Booming ‘Golden Week’ continues with epidemic control measures
The National Day holiday, which coincides with the Mid-Autumn Festival this year, has become a “happy reunion” bringing back the familiar crowded scene. Long queues for scenic spots, meals, taxis, as usual, are returning.
In Changsha, central China’s Hunan Province, some cyber star restaurants had a queue of around 4,000 for dinner; one store sold out thousands of duck hotpot in Hangzhou; while it can take up to 40 minutes to queue for a hotel check-in in Sanya, the warm southern Chinese city.
According to the Ministry of Culture and Tourism, on the first day of the National Day/ Mid-Autumn Festival holiday, the country received 97 million domestic tourists, a recovery of 73.8 percent year on year, with a tourism revenue of 76.65 billion yuan. Comparing this year’s data to the same period in history, the national high-speed congestion mileage has increased significantly.
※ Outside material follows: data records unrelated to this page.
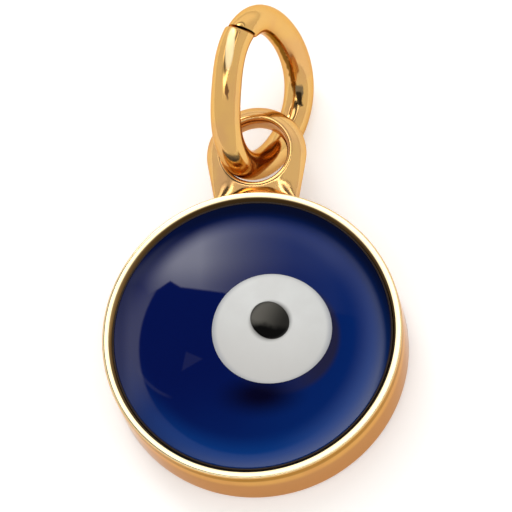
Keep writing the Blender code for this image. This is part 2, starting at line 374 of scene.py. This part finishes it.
def gold(name, colour, rose, roughness, waves, grain, painted_tones=(), ragged=0.0, painted_highlight_area=None):
    """Bright gold plate: a little rosier in places, faintly rippled, finely scratched.

    The list of tones pairs colours with the functions above that say where they are painted, from x, y
    and z in mm: painted shade, painted reflections and highlights, and a darker band under the rim.
    ragged is how far in mm their edges stray. The last argument says where a pale highlight is painted
    on, with the plate made rougher there.
    """
    material = Material(name, metallic=1.0, Specular_Tint=(0.88, 0.66, 0.45, 1.0))
    body = material.mix(material.noise(0.7, 2).step(0.42, 0.68), colour, rose)
    x, y, z = split(material.tree, material.place)
    stray = (material.noise(5.0, 4) - 0.5) * (2 * ragged)
    # Painted shade, reflections and highlights laid over the plate's own colour.
    for tone, where in painted_tones:
        body = material.mix(where(x + stray, y - stray, z), body, tone)
    scratches = material.noise(6.0, 4, stretch=(1, 0.35, 1)).step(0.5, 0.75)
    finish = scratches * 0.05 + roughness
    # A painted pale highlight, with the plate made rougher under it.
    if painted_highlight_area:
        highlight_share = painted_highlight_area(x, y, z)
        body = material.mix(highlight_share, body, (0.95, 0.78, 0.46))
        finish = finish + highlight_share * 0.4
    material.colour(body)
    material.roughness(finish)
    ripple = material.noise(0.9, 1) * waves + material.noise(14.0, 3) * grain
    material.bump(ripple, 0.01 * MM)
    return material.data


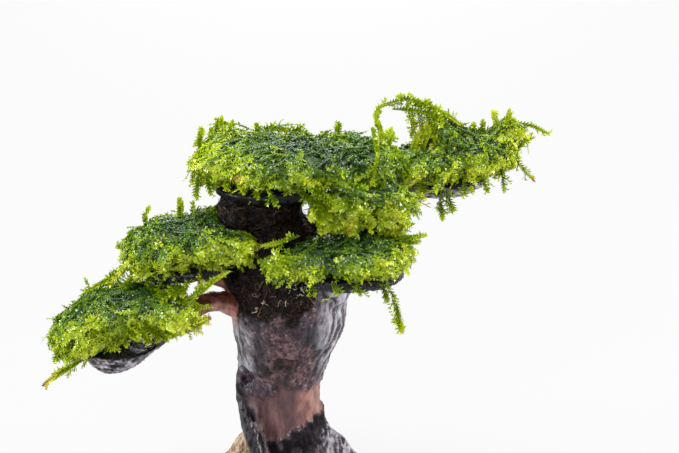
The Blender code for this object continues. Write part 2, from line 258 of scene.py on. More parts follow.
def wood_zones(spots):
    """How much each row of spots belongs to each zone of the wood, from 0 to 1."""
    x, y, z = spots.T
    zone = SimpleNamespace()
    zone.folds = rough(spots, (8.0, 8.0, 6.0), 2, 7.7)
    zone.edge = rough(spots, (3.2, 3.2, 3.2), 3, 2.2)
    to_trunk = skin_distance("trunk", spots)
    nearer = {
        node: to_trunk - skin_distance(node, spots)
        for node in ("root_front", "root_left", "root_right", "limb_lower_left")
    }
    on_strand = smoothstep(-0.5, 0.3, nearer["root_front"])
    zone.strand = on_strand * smoothstep(0.5, -0.5, x - np.interp(z, STRAND_HEIGHTS, STRAND_EDGES))
    # A thin painted highlight runs beside the strand, where the edge of the bark would catch the light.
    beside_strand = smoothstep(-1.6, -0.9, nearer["root_front"]) * (1.0 - zone.strand)
    beside_strand = beside_strand * smoothstep(-2.0, -5.0, y)
    zone.seam = beside_strand * smoothstep(12.0, 16.0, z) * smoothstep(31.0, 27.0, z)
    zone.tan = smoothstep(-0.5, 0.5, nearer["root_left"])
    zone.buttress = smoothstep(-0.3, 0.3, nearer["root_right"])
    zone.arch = smoothstep(-0.8, 0.4, nearer["limb_lower_left"])
    zone.stem = 1.0 - smoothstep(17.0, 21.0, np.hypot(x + 0.5, y))

    # The waist has lost its bark between the foot and the lip of the bulge.
    foot = 19.5 + 0.55 * np.maximum(x + 3.0, 0.0) + 2.4 * zone.edge
    lip = 34.9 - 3.6 * smoothstep(-1.0, -8.0, x) - 1.2 * smoothstep(3.0, 8.0, x)
    lip = lip + 1.6 * zone.edge + 1.6 * zone.folds
    not_root = (1.0 - zone.strand) * (1.0 - zone.buttress) * (1.0 - zone.tan)
    waist = smoothstep(foot - 0.8, foot + 0.8, z) * not_root * zone.stem
    zone.bare = waist * smoothstep(lip + 1.6, lip - 1.6, z)
    zone.worn = waist * smoothstep(lip + 2.0, lip - 2.0, z)
    zone.foot = smoothstep(foot, foot - 2.0, z)
    zone.sole = smoothstep(foot, foot - 1.5, z) * smoothstep(foot - 9.0, foot - 5.0, z)
    zone.sole = zone.sole * zone.stem * (1.0 - zone.buttress)
    zone.warm = zone.bare * smoothstep(1.0, 4.5, x + 1.2 * zone.folds)

    hem = 57.5 + 10.0 * smoothstep(3.5, 9.0, x) + 4.0 * zone.edge
    zone.neck = smoothstep(hem - 1.5, hem + 1.0, z) * (1.0 - smoothstep(14.0, 19.0, x)) * (1.0 - zone.arch)
    blur = np.stack([1.3 * zone.edge, np.zeros_like(y), zone.folds], axis=1)
    from_cavity = (spots - np.array(CAVITY)) / (3.6, 6.0, 4.6) + blur
    zone.cavity = smoothstep(1.3, 0.5, np.linalg.norm(from_cavity, axis=1))
    from_heart = np.hypot(x + 3.0 + 3.0 * zone.folds, (z - 46.0) * 0.75)
    zone.heart = smoothstep(12.0, 3.0, from_heart) * smoothstep(0.0, -6.0, y)
    zone.joint = smoothstep(6.0, 3.0, np.sqrt((x + 14.0) ** 2 + (z - 54.5) ** 2 + (y + 3.0) ** 2))
    # The sides of the bulge, which carry the painted sheen.
    left_side = smoothstep(-8.0, -11.5, x) * smoothstep(56.0, 50.0, z)
    zone.side = np.maximum(left_side, smoothstep(5.0, 11.0, x)) * smoothstep(36.0, 40.0, z)
    return zone


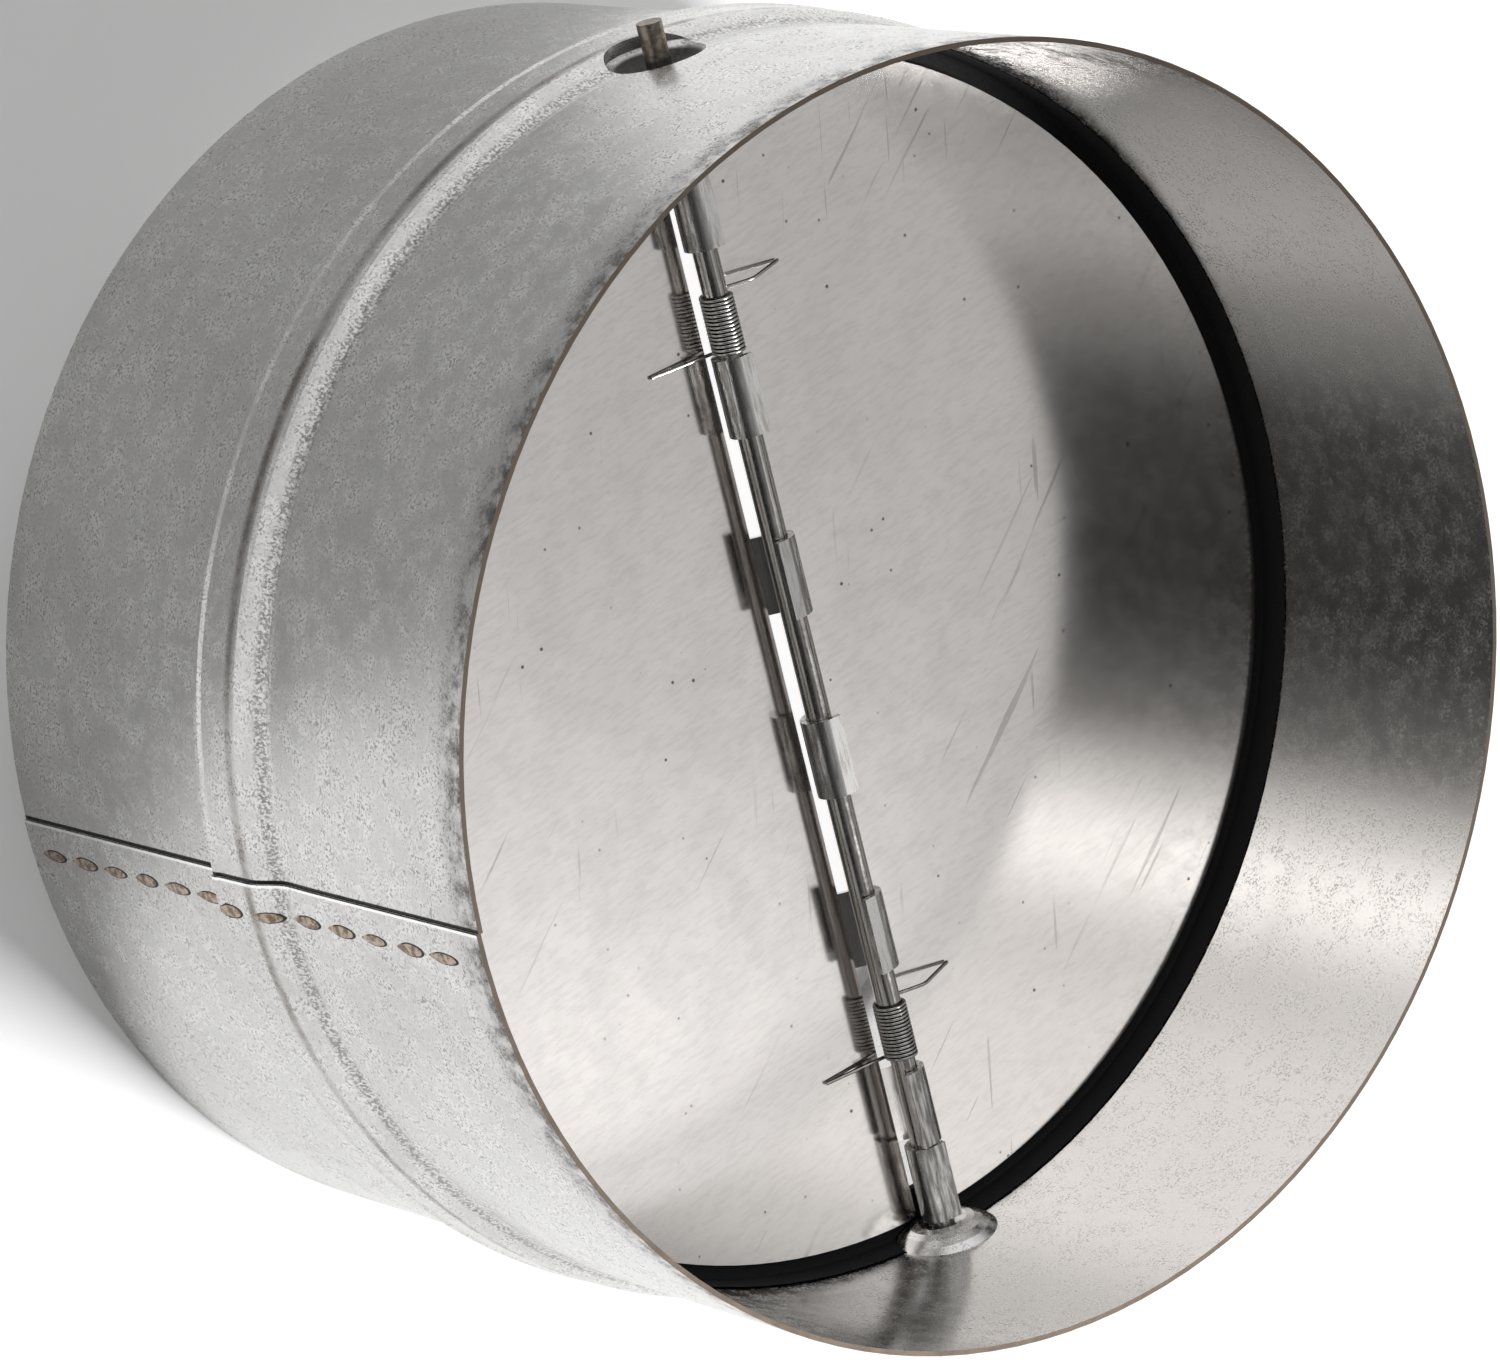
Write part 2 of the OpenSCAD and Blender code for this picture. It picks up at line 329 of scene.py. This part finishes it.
def blade_sheet():
    """Smooth bright zinc coat with a diagonal grain, pits and hairlines; the tabs are duller, and
    painted darker as the shade round the rod.
    """
    s = Shader("blade_sheet")
    at = s.position()
    height = s.split(at)[2]
    haze = s.noise(at, 38, 4, 0.6)
    stain = s.noise(at, 85, 5, 0.7)
    fine = s.drawn_out(at, 81, 0.25, 1500, 3, 0.6)
    pits = s.ramp(s.cells(at, 230), 0.04, 0.09, 1.0, 0.0)
    pits = s.times(pits, s.ramp(s.noise(at, 70, 3), 0.46, 0.56))
    scratch = s.largest(s.scratches(at, 12, 620), s.scratches(at, 48, 540))
    scratch = s.times(scratch, s.ramp(s.noise(at, 24, 2), 0.45, 0.6))
    marks = s.largest(pits, s.times(scratch, 0.35))
    zinc = s.mix(s.ramp(haze, 0.3, 0.7), (0.775, 0.742, 0.717), (0.8, 0.768, 0.743))
    zinc = s.mix(s.ramp(stain, 0.56, 0.72, 0.0, 0.07), zinc, (0.5, 0.42, 0.37))
    zinc = s.mix(s.times(s.ramp(fine, 0.42, 0.66), 0.16), zinc, (0.45, 0.42, 0.4))
    zinc = s.mix(s.times(marks, 0.9), zinc, (0.08, 0.07, 0.06))
    rough = s.ramp(stain, 0.35, 0.65, 0.12, 0.14)

    # The tabs are painted darker, as the shade where they curl round the rod, with a mottle like
    # a rub; they are also rougher.
    tab = s.ramp(height, *TAB_FOOT)
    rub_and_shade = s.ramp(s.noise(s.stretched(at, (0.15, 1, 1)), 1500, 4, 0.6), 0.35, 0.65)
    zinc = s.mix(tab, zinc, s.mix(rub_and_shade, (0.2, 0.19, 0.18), (0.5, 0.49, 0.48)))
    rough = s.blend(tab, rough, s.blend(rub_and_shade, 0.3, 0.2))
    s.base(Base_Color=zinc, Metallic=1.0, Roughness=rough)
    s.bump(fine, 0.05, 0.01 * MM)
    return s.material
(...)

A big data analysis report conducted by Baidu Map reveals that peak traffic congestion all over the nation happened at 11p.m. on September 30. The next day saw almost every corner of the country’s highway jammed, starting from early morning right through to the dark. Many highways flashed red on a virtual map with thousands of vehicles stuck on the road, an increase of 50.1 percent from last year. The peak congestion also occurred at 11p.m., with a congestion mileage as high as 9109.28 kilometers.
For many Chinese, this eight-day long holiday feels like a redo of “Chinese New Year,” when many parts of the country shut down due to the coronavirus epidemic, forcing many to stay home.
The current uptick in tourism receipts shows the effectiveness of prevention and safety control measures earlier in the pandemic.
And even as the long-holiday tourism market revitalizes, epidemic prevention and control measures are still being imposed.
Prior to the holiday, for instance, the Ministry of Culture and Tourism required that all scenic spots scientifically and reasonably limit the tourist volumes to under 75 percent of their maximum capacity. Visits are also “by appointment” only with staggered timings to ensure holiday tourist attractions are opened in a safe, stable and orderly manner.
Most, if not all, scenic spots have generally been implementing the current limitation and appointment systems. Some have also organized joint safety inspections across different departments. With full staff on duty, regular sanitation of even the remote spots in public areas have been put in place. Body temperature test and and “health code” check have also become standard procedures at scenic spots.